Marcus Freeman

No. 82
- Position: Tight end

Personal information
- Born: October 24, 1983 (age 42) Saint Paul, Minnesota, U.S.
- Height: 6 ft 2 in (1.88 m)
- Weight: 246 lb (112 kg)

Career information
- High school: Saint Paul (MN) Cretin-Derham Hall
- College: Notre Dame (2002–2006)
- NFL draft: 2007: undrafted

Career history
- Baltimore Ravens (2007)*; Carolina Panthers (2007); New York Giants (2007)*;
- * Offseason and/or practice squad member only

= Marcus Freeman (tight end) =

American football player (born 1983)

Marcus Leon Freeman (born October 24, 1983) is an American former football tight end. He was originally signed by the Carolina Panthers as an undrafted free agent in 2007, he went to the Giants later that year. He played college football at Notre Dame. Although his football career was cut short, in the year he played for the Giants, the team won the Super Bowl against the undefeated Patriots, thus he has a Super Bowl ring in addition to his various licenses and degrees.

==Educator==
Freeman retired from football after the 2007 season and became an educator in the St.
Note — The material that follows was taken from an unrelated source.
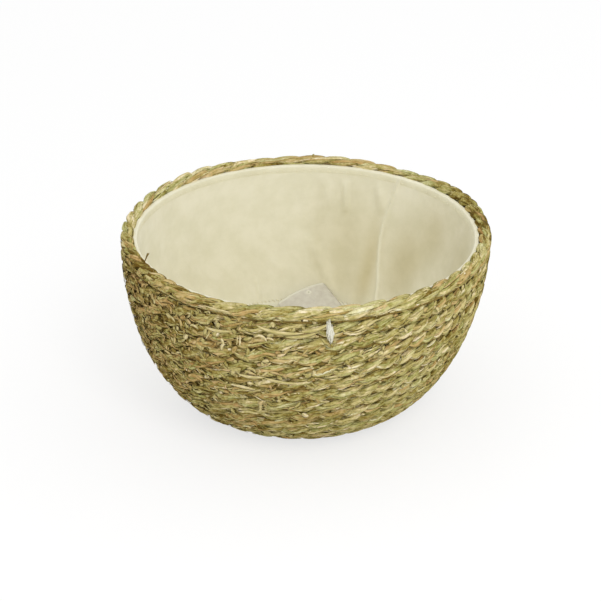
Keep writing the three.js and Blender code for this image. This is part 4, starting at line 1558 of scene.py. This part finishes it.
FLOOR_WHITE = "#f4f4f4"
FLOOR_SIZE = 6.0
FLOOR_GLOW = 0.7
KEY_PLACE = (0.5, -1.05, 1.2)
KEY_SIZE = 0.7
KEY_POWER = 9.0
KEY_COLOUR = (1.0, 0.985, 0.95)
BOWL_MIDDLE = (0.0, 0.0, 0.06)
SKY_STRENGTH = 1.0


def add_floor():
    """White table. For the camera, most of it is plain white light, so that only a faint shadow shows."""
    material, tree = new_material("white_table")
    path = add_node(tree, "ShaderNodeLightPath")
    seen = add_node(tree, "ShaderNodeMath", {
        0: path.outputs["Is Camera Ray"], 1: path.outputs["Is Glossy Ray"]}, operation="MAXIMUM").outputs[0]
    seen = add_node(tree, "ShaderNodeMath", {
        0: seen, 1: path.outputs["Is Transmission Ray"]}, operation="MAXIMUM").outputs[0]
    share = add_node(tree, "ShaderNodeMath", {0: seen, 1: FLOOR_GLOW}, operation="MULTIPLY").outputs[0]
    matt = add_node(tree, "ShaderNodeBsdfDiffuse", {"Color": linear(FLOOR_WHITE)}).outputs["BSDF"]
    glow = add_node(tree, "ShaderNodeEmission", {"Color": (1, 1, 1, 1), "Strength": 1.0}).outputs["Emission"]
    both = add_node(tree, "ShaderNodeMixShader", {"Fac": share, 1: matt, 2: glow}).outputs["Shader"]
    add_node(tree, "ShaderNodeOutputMaterial", {"Surface": both})
    half = FLOOR_SIZE / 2
    mesh = bpy.data.meshes.new("table")
    corners = [(-half, -half, 0), (half, -half, 0), (half, half, 0), (-half, half, 0)]
    mesh.from_pydata(corners, [], [(0, 1, 2, 3)])
    table = bpy.data.objects.new("table", mesh)
    bpy.context.scene.collection.objects.link(table)
    table.data.materials.append(material)


def add_lamp(name, place, size, power, colour):
    """Square lamp that looks at the middle of the bowl."""
    lamp = bpy.data.objects.new(name, bpy.data.lights.new(name, "AREA"))
    bpy.context.scene.collection.objects.link(lamp)
    lamp.data.size = size
    lamp.data.energy = power
    lamp.data.color = colour
    lamp.location = place
    aim = np.array(BOWL_MIDDLE) - np.array(place)
    yaw = math.atan2(aim[0], -aim[1])
    pitch = math.atan2(math.hypot(aim[0], aim[1]), -aim[2])
    lamp.rotation_euler = (pitch, 0.0, math.pi - yaw)


def add_world():
    """Even white sky, full white where the camera sees it."""
    world = bpy.data.worlds.new("studio")
    bpy.context.scene.world = world
    world.use_nodes = True
    tree = world.node_tree
    tree.nodes.clear()
    path = add_node(tree, "ShaderNodeLightPath")
    strength = add_node(tree, "ShaderNodeMapRange", {
        "Value": path.outputs["Is Camera Ray"], "To Min": SKY_STRENGTH, "To Max": 1.0}).outputs["Result"]
    sky = add_node(tree, "ShaderNodeBackground", {"Color": (1, 1, 1, 1), "Strength": strength})
    add_node(tree, "ShaderNodeOutputWorld", {"Surface": sky.outputs["Background"]})


add_floor()
add_lamp("key", KEY_PLACE, KEY_SIZE, KEY_POWER, KEY_COLOUR)
add_world()
bpy.context.scene.view_settings.view_transform = "Standard"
Paul, MN school district where he has served for 12 years as an educational assistant, long-term substitute teacher, a dean of students, activities director, as assistant principal for Ramsey Middle School, head principal at Galtier Community school, and he is currently the principal at Capitol Hill Gifted and Talented Magnet School.

==Education==
Freeman earned a Bachelor of Science degree in marketing from the University of Notre Dame, a Master of Educational Leadership from St. Mary's University of Minnesota and an Educational Administration K-12 Principal Licensure from St. Mary's University of Minnesota.